## Directions for this task
Would you output the whole listing below, exactly as it reads?
** BEGIN **
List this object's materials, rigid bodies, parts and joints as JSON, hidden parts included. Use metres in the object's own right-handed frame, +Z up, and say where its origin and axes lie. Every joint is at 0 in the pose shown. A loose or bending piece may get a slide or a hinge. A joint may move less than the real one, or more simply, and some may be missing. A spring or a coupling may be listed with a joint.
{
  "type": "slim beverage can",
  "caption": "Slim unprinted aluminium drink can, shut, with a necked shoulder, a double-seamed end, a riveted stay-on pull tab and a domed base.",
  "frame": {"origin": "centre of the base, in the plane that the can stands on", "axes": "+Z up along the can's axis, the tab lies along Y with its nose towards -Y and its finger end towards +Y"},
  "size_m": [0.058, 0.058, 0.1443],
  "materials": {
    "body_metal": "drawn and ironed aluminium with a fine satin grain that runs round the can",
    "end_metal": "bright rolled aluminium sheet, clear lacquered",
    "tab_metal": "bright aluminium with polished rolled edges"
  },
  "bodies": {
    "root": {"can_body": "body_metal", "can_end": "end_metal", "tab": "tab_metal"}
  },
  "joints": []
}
** END **
## Exercise output
List this object's materials, rigid bodies, parts and joints as JSON, hidden parts included. Use metres in the object's own right-handed frame, +Z up, and say where its origin and axes lie. Every joint is at 0 in the pose shown. A loose or bending piece may get a slide or a hinge. A joint may move less than the real one, or more simply, and some may be missing. A spring or a coupling may be listed with a joint.
{
  "type": "slim beverage can",
  "caption": "Slim unprinted aluminium drink can, shut, with a necked shoulder, a double-seamed end, a riveted stay-on pull tab and a domed base.",
  "frame": {"origin": "centre of the base, in the plane that the can stands on", "axes": "+Z up along the can's axis, the tab lies along Y with its nose towards -Y and its finger end towards +Y"},
  "size_m": [0.058, 0.058, 0.1443],
  "materials": {
    "body_metal": "drawn and ironed aluminium with a fine satin grain that runs round the can",
    "end_metal": "bright rolled aluminium sheet, clear lacquered",
    "tab_metal": "bright aluminium with polished rolled edges"
  },
  "bodies": {
    "root": {"can_body": "body_metal", "can_end": "end_metal", "tab": "tab_metal"}
  },
  "joints": []
}